#### What the task requires
Present the data once more in exactly its original form.

#### Given data
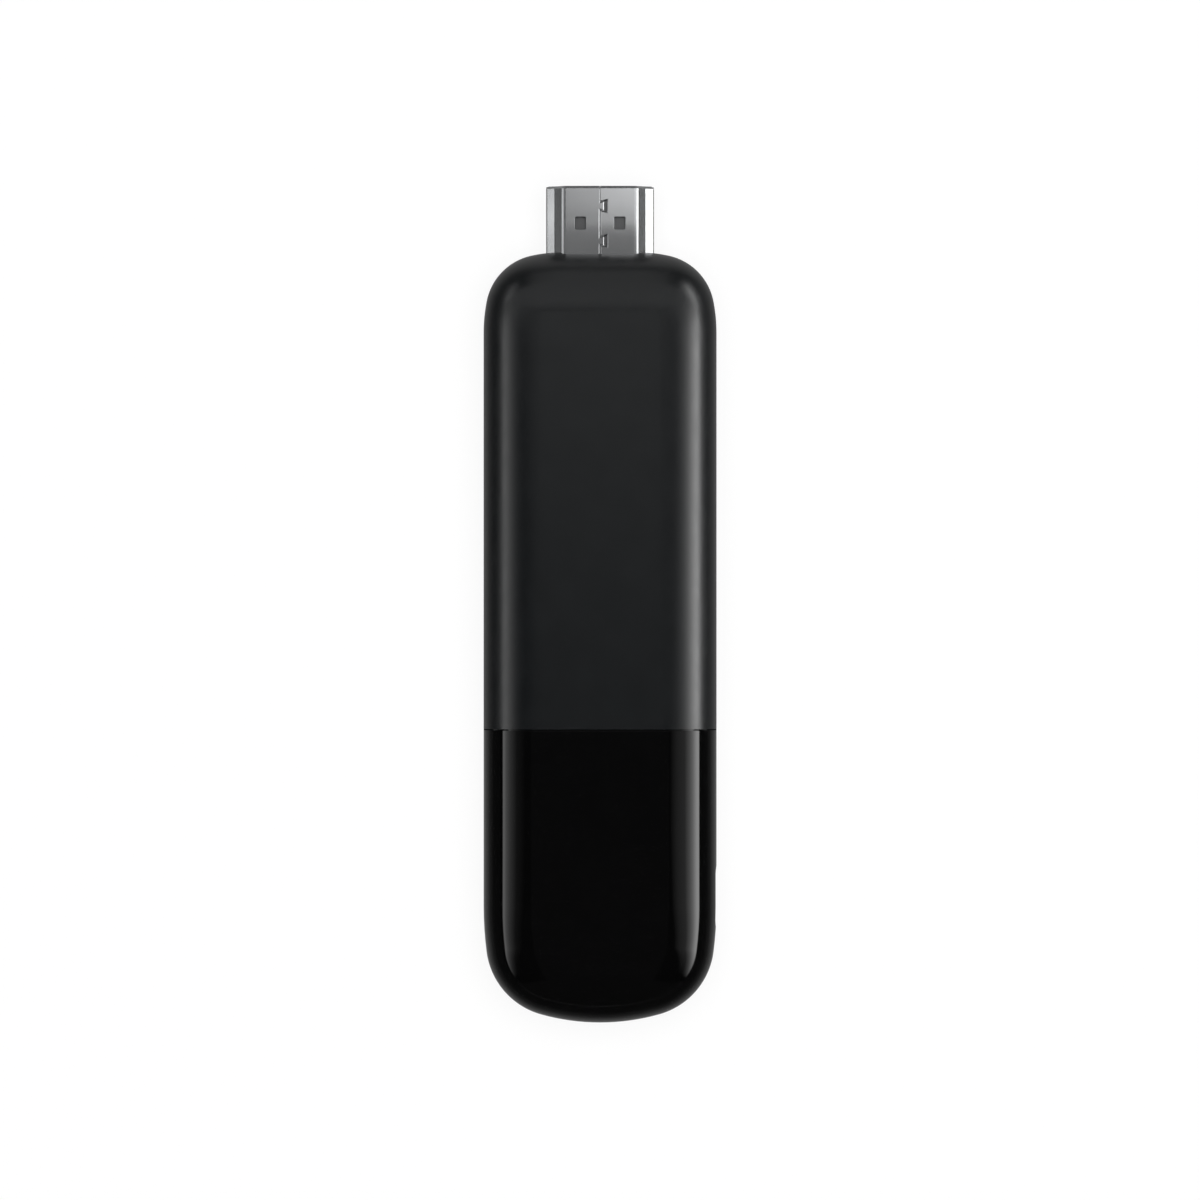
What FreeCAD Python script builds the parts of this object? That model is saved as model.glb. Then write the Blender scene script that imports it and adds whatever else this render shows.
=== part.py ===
import FreeCAD, Part

import math
import os

import Sketcher
from FreeCAD import Vector

# Streaming media stick: a moulded housing whose front has a gloss cap at the closed end, a folded steel
# HDMI plug at the other end, a micro-USB power port in its right side, and the board, shields and heat
# spreaders inside.
# Millimetres. X runs across the width, Y along the length towards the plug, Z through the thickness.
# The stick lies on its back. Its origin is the centre of its length and width, on the back face.

SIZES = {
    # Housing, measured on the photograph against the plug's standard width
    "body_length": 99.2,
    "body_width": 30.0,
    "body_thickness": 15.4,
    "edge_band": 0.3,
    "wall": 2.0,
    "cavity_bevel_share": 0.7,
    "rib_root": 0.8,
    # Outline at the closed end: crown, and easing from the corner into the straight side
    "end_radius": 25.22,
    "end_side_radius": 17.35,
    "end_side_start": 12.8,
    # Outline at the plug end: flat, shoulder, and easing from the corner into the straight side
    "root_flat": 10.45,
    "root_shoulder_radius": 16.0,
    "root_side_radius": 19.8,
    "root_side_start": 10.23,
    # Parting line
    "lip_height": 0.8,
    "lip_thickness": 0.7,
    "lip_clearance": 0.05,
    "pry_station": 40.5,
    "pry_left_length": 0.9,
    "pry_right_length": 0.4,
    "pry_depth": 0.35,
    "pry_height": 1.0,
    # Gloss cap on the lower front, with a tongue under the front cover
    "gloss_length": 37.8,
    "gloss_gap": 0.15,
    "tongue_length": 2.4,
    "tongue_depth": 1.0,
    "tongue_clearance": 0.05,
    "tongue_root": 1.6,
    # Snap hooks of the front cover and their catches in the rear cover
    "hook_count": 3,
    "hook_first": 30.0,
    "hook_spacing": 22.0,
    "hook_width": 4.0,
    "hook_thickness": 1.0,
    "hook_reach": 2.3,
    "hook_root": 4.1,
    "hook_bite": 0.45,
    "hook_nose": 0.225,
    "hook_ramp": 0.9,
    "hook_land": 0.225,
    "hook_clearance": 0.15,
    "catch_clearance": 0.2,
    # HDMI plug
    "plug_reach": 8.5,
    "plug_width": 13.9,
    "plug_height": 4.45,
    "plug_narrow_width": 9.5,
    "plug_bend_width": 11.7,
    "plug_bend_height": 2.725,
    "plug_side_height": 1.925,
    "plug_sheet": 0.35,
    "plug_bend_radius": 0.5,
    "plug_tip_bevel": 0.3,
    "plug_inside": 8.0,
    "plug_opening_clearance": 0.1,
    "latch_width": 1.45,
    "latch_length": 1.65,
    "latch_spacing": 5.06,
    "latch_from_tip": 4.8,
    "latch_relief": 0.4,
    "seam_gap": 0.06,
    "dovetail_root": 1.03,
    "dovetail_end": 1.48,
    "dovetail_reach": 0.88,
    "dovetail_first": 2.61,
    "dovetail_second": 7.12,
    "leg_length": 2.0,
    "leg_rise": 0.4,
    "leg_clearance": 0.2,
    # HDMI insulator and contacts
    "insulator_clearance": 0.05,
    "mouth_setback": 0.5,
    "mouth_depth": 7.5,
    "mouth_width": 9.8,
    "mouth_height": 1.9,
    "mouth_corner": 0.5,
    "contact_pitch": 1.0,
    "contact_width": 0.35,
    "contact_thickness": 0.2,
    "contact_stand": 0.05,
    "contact_setback": 1.2,
    "contact_tail": 2.0,
    "contact_jog": 1.2,
    "wide_row_count": 10,
    "narrow_row_count": 9,
    # Main board
    "board_thickness": 1.0,
    "board_width": 22.4,
    "board_start": 5.2,
    "board_plug_setback": 9.2,
    "board_corner": 6.0,
    "board_bevel": 1.0,
    # Posts that hold the board, one pair with locating pins
    "post_station": 25.0,
    "post_spacing": 17.0,
    "post_side": 3.4,
    "rear_post_setback": 17.2,
    "rear_post_spacing": 17.6,
    "pin_radius": 0.9,
    "pin_rise": 0.5,
    "pin_clearance": 0.1,
    # Power port
    "port_station": 16.3,
    "port_width": 7.4,
    "port_height": 2.5,
    "port_floor_width": 5.5,
    "port_side_height": 1.15,
    "port_depth": 5.0,
    "port_sheet": 0.3,
    "port_bend_radius": 0.4,
    "port_set_in": 0.8,
    "port_opening_length": 7.8,
    "port_opening_height": 3.3,
    "port_opening_corner": 1.2,
    "port_board_clearance": 0.15,
    "port_tab_length": 1.4,
    "port_tab_reach": 1.2,
    "port_tongue_width": 3.8,
    "port_tongue_thickness": 0.6,
    "port_tongue_setback": 0.6,
    "port_block_depth": 1.5,
    "port_contact_count": 5,
    "port_contact_pitch": 0.65,
    "port_contact_width": 0.3,
    "port_contact_thickness": 0.2,
    "port_contact_drop": 0.05,
    "port_contact_tail": 1.2,
    # Shields, thermal pads and heat spreaders
    "shield_width": 17.0,
    "shield_start": 30.0,
    "shield_setback": 25.2,
    "front_shield_height": 1.8,
    "rear_shield_height": 1.5,
    "shield_wall": 0.3,
    "shield_bar": 1.2,
    "lid_sheet": 0.2,
    "lid_skirt": 1.1,
    "lid_slot_width": 0.6,
    "lid_slot_length": 4.0,
    "lid_slot_spacing": 12.0,
    "lid_slot_count": 3,
    "lid_slot_inset": 0.9,
    "pad_thickness": 1.0,
    "pad_width": 14.0,
    "pad_margin": 4.0,
    "spreader_sheet": 1.0,
    "spreader_width": 19.4,
    "spreader_overhang": 3.0,
    "spreader_flange": 1.4,
    "spreader_flange_sheet": 0.8,
    "spreader_corner": 2.0,
    # Ribs of the covers
    "rib_thickness": 0.8,
    "rib_spacing": 5.0,
    "rib_count": 4,
    "rib_overhang": 1.0,
    "saddle_width": 17.0,
    "saddle_length": 3.0,
    "saddle_set_back": 4.0,
    # Chips and small parts on the board
    "soc_side": 12.0,
    "soc_height": 1.0,
    "soc_from_shield": 9.0,
    "soc_pad_side": 10.0,
    "memory_width": 7.5,
    "memory_length": 10.0,
    "memory_height": 0.9,
    "memory_from_shield": 25.0,
    "memory_gap": 0.6,
    "storage_width": 11.5,
    "storage_length": 13.0,
    "storage_height": 0.9,
    "storage_from_shield": 24.5,
    "radio_width": 12.0,
    "radio_length": 10.0,
    "radio_height": 1.2,
    "radio_from_shield": 9.0,
    "power_chip_side": 5.0,
    "power_chip_height": 0.8,
    "power_chip_station": 20.0,
    "power_chip_offset": 2.6,
    "crystal_width": 3.2,
    "crystal_length": 2.5,
    "crystal_height": 0.7,
    "crystal_from_shield": 17.4,
    "inductor_side": 2.6,
    "inductor_height": 1.3,
    "inductor_station": 17.4,
    "inductor_spacing": 3.3,
    "inductor_count": 3,
    "inductor_first": -3.6,
    "capacitor_width": 0.8,
    "capacitor_length": 1.6,
    "capacitor_height": 0.8,
    "capacitors_from_shield": 4.0,
    "capacitor_spacing": 2.6,
    "capacitor_count": 6,
    "capacitor_offset": 7.2,
    # Antennas at the closed end
    "antenna_width": 7.5,
    "antenna_depth": 1.6,
    "antenna_rise": 2.6,
    "antenna_sheet": 0.3,
    "antenna_station": 9.0,
    "antenna_gap": 3.0,
    "antenna_feed": 3.0,
    "antenna_feed_width": 0.6,
    "antenna_fold": 1.0,
}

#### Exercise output
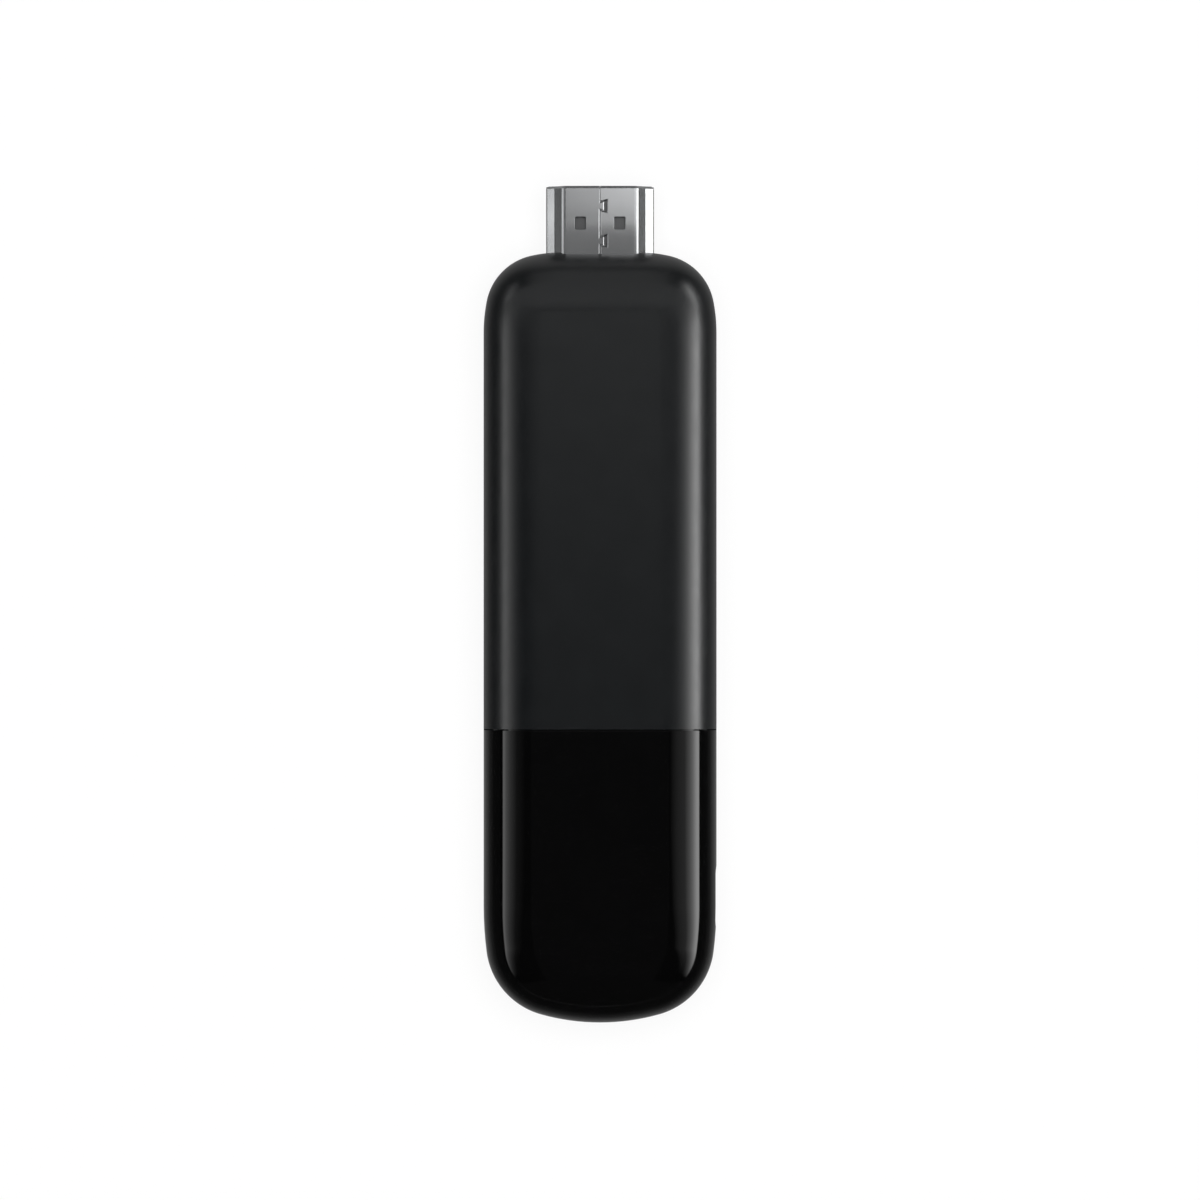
What FreeCAD Python script builds the parts of this object? That model is saved as model.glb. Then write the Blender scene script that imports it and adds whatever else this render shows.
=== part.py ===
import FreeCAD, Part

import math
import os

import Sketcher
from FreeCAD import Vector

# Streaming media stick: a moulded housing whose front has a gloss cap at the closed end, a folded steel
# HDMI plug at the other end, a micro-USB power port in its right side, and the board, shields and heat
# spreaders inside.
# Millimetres. X runs across the width, Y along the length towards the plug, Z through the thickness.
# The stick lies on its back. Its origin is the centre of its length and width, on the back face.

SIZES = {
    # Housing, measured on the photograph against the plug's standard width
    "body_length": 99.2,
    "body_width": 30.0,
    "body_thickness": 15.4,
    "edge_band": 0.3,
    "wall": 2.0,
    "cavity_bevel_share": 0.7,
    "rib_root": 0.8,
    # Outline at the closed end: crown, and easing from the corner into the straight side
    "end_radius": 25.22,
    "end_side_radius": 17.35,
    "end_side_start": 12.8,
    # Outline at the plug end: flat, shoulder, and easing from the corner into the straight side
    "root_flat": 10.45,
    "root_shoulder_radius": 16.0,
    "root_side_radius": 19.8,
    "root_side_start": 10.23,
    # Parting line
    "lip_height": 0.8,
    "lip_thickness": 0.7,
    "lip_clearance": 0.05,
    "pry_station": 40.5,
    "pry_left_length": 0.9,
    "pry_right_length": 0.4,
    "pry_depth": 0.35,
    "pry_height": 1.0,
    # Gloss cap on the lower front, with a tongue under the front cover
    "gloss_length": 37.8,
    "gloss_gap": 0.15,
    "tongue_length": 2.4,
    "tongue_depth": 1.0,
    "tongue_clearance": 0.05,
    "tongue_root": 1.6,
    # Snap hooks of the front cover and their catches in the rear cover
    "hook_count": 3,
    "hook_first": 30.0,
    "hook_spacing": 22.0,
    "hook_width": 4.0,
    "hook_thickness": 1.0,
    "hook_reach": 2.3,
    "hook_root": 4.1,
    "hook_bite": 0.45,
    "hook_nose": 0.225,
    "hook_ramp": 0.9,
    "hook_land": 0.225,
    "hook_clearance": 0.15,
    "catch_clearance": 0.2,
    # HDMI plug
    "plug_reach": 8.5,
    "plug_width": 13.9,
    "plug_height": 4.45,
    "plug_narrow_width": 9.5,
    "plug_bend_width": 11.7,
    "plug_bend_height": 2.725,
    "plug_side_height": 1.925,
    "plug_sheet": 0.35,
    "plug_bend_radius": 0.5,
    "plug_tip_bevel": 0.3,
    "plug_inside": 8.0,
    "plug_opening_clearance": 0.1,
    "latch_width": 1.45,
    "latch_length": 1.65,
    "latch_spacing": 5.06,
    "latch_from_tip": 4.8,
    "latch_relief": 0.4,
    "seam_gap": 0.06,
    "dovetail_root": 1.03,
    "dovetail_end": 1.48,
    "dovetail_reach": 0.88,
    "dovetail_first": 2.61,
    "dovetail_second": 7.12,
    "leg_length": 2.0,
    "leg_rise": 0.4,
    "leg_clearance": 0.2,
    # HDMI insulator and contacts
    "insulator_clearance": 0.05,
    "mouth_setback": 0.5,
    "mouth_depth": 7.5,
    "mouth_width": 9.8,
    "mouth_height": 1.9,
    "mouth_corner": 0.5,
    "contact_pitch": 1.0,
    "contact_width": 0.35,
    "contact_thickness": 0.2,
    "contact_stand": 0.05,
    "contact_setback": 1.2,
    "contact_tail": 2.0,
    "contact_jog": 1.2,
    "wide_row_count": 10,
    "narrow_row_count": 9,
    # Main board
    "board_thickness": 1.0,
    "board_width": 22.4,
    "board_start": 5.2,
    "board_plug_setback": 9.2,
    "board_corner": 6.0,
    "board_bevel": 1.0,
    # Posts that hold the board, one pair with locating pins
    "post_station": 25.0,
    "post_spacing": 17.0,
    "post_side": 3.4,
    "rear_post_setback": 17.2,
    "rear_post_spacing": 17.6,
    "pin_radius": 0.9,
    "pin_rise": 0.5,
    "pin_clearance": 0.1,
    # Power port
    "port_station": 16.3,
    "port_width": 7.4,
    "port_height": 2.5,
    "port_floor_width": 5.5,
    "port_side_height": 1.15,
    "port_depth": 5.0,
    "port_sheet": 0.3,
    "port_bend_radius": 0.4,
    "port_set_in": 0.8,
    "port_opening_length": 7.8,
    "port_opening_height": 3.3,
    "port_opening_corner": 1.2,
    "port_board_clearance": 0.15,
    "port_tab_length": 1.4,
    "port_tab_reach": 1.2,
    "port_tongue_width": 3.8,
    "port_tongue_thickness": 0.6,
    "port_tongue_setback": 0.6,
    "port_block_depth": 1.5,
    "port_contact_count": 5,
    "port_contact_pitch": 0.65,
    "port_contact_width": 0.3,
    "port_contact_thickness": 0.2,
    "port_contact_drop": 0.05,
    "port_contact_tail": 1.2,
    # Shields, thermal pads and heat spreaders
    "shield_width": 17.0,
    "shield_start": 30.0,
    "shield_setback": 25.2,
    "front_shield_height": 1.8,
    "rear_shield_height": 1.5,
    "shield_wall": 0.3,
    "shield_bar": 1.2,
    "lid_sheet": 0.2,
    "lid_skirt": 1.1,
    "lid_slot_width": 0.6,
    "lid_slot_length": 4.0,
    "lid_slot_spacing": 12.0,
    "lid_slot_count": 3,
    "lid_slot_inset": 0.9,
    "pad_thickness": 1.0,
    "pad_width": 14.0,
    "pad_margin": 4.0,
    "spreader_sheet": 1.0,
    "spreader_width": 19.4,
    "spreader_overhang": 3.0,
    "spreader_flange": 1.4,
    "spreader_flange_sheet": 0.8,
    "spreader_corner": 2.0,
    # Ribs of the covers
    "rib_thickness": 0.8,
    "rib_spacing": 5.0,
    "rib_count": 4,
    "rib_overhang": 1.0,
    "saddle_width": 17.0,
    "saddle_length": 3.0,
    "saddle_set_back": 4.0,
    # Chips and small parts on the board
    "soc_side": 12.0,
    "soc_height": 1.0,
    "soc_from_shield": 9.0,
    "soc_pad_side": 10.0,
    "memory_width": 7.5,
    "memory_length": 10.0,
    "memory_height": 0.9,
    "memory_from_shield": 25.0,
    "memory_gap": 0.6,
    "storage_width": 11.5,
    "storage_length": 13.0,
    "storage_height": 0.9,
    "storage_from_shield": 24.5,
    "radio_width": 12.0,
    "radio_length": 10.0,
    "radio_height": 1.2,
    "radio_from_shield": 9.0,
    "power_chip_side": 5.0,
    "power_chip_height": 0.8,
    "power_chip_station": 20.0,
    "power_chip_offset": 2.6,
    "crystal_width": 3.2,
    "crystal_length": 2.5,
    "crystal_height": 0.7,
    "crystal_from_shield": 17.4,
    "inductor_side": 2.6,
    "inductor_height": 1.3,
    "inductor_station": 17.4,
    "inductor_spacing": 3.3,
    "inductor_count": 3,
    "inductor_first": -3.6,
    "capacitor_width": 0.8,
    "capacitor_length": 1.6,
    "capacitor_height": 0.8,
    "capacitors_from_shield": 4.0,
    "capacitor_spacing": 2.6,
    "capacitor_count": 6,
    "capacitor_offset": 7.2,
    # Antennas at the closed end
    "antenna_width": 7.5,
    "antenna_depth": 1.6,
    "antenna_rise": 2.6,
    "antenna_sheet": 0.3,
    "antenna_station": 9.0,
    "antenna_gap": 3.0,
    "antenna_feed": 3.0,
    "antenna_feed_width": 0.6,
    "antenna_fold": 1.0,
}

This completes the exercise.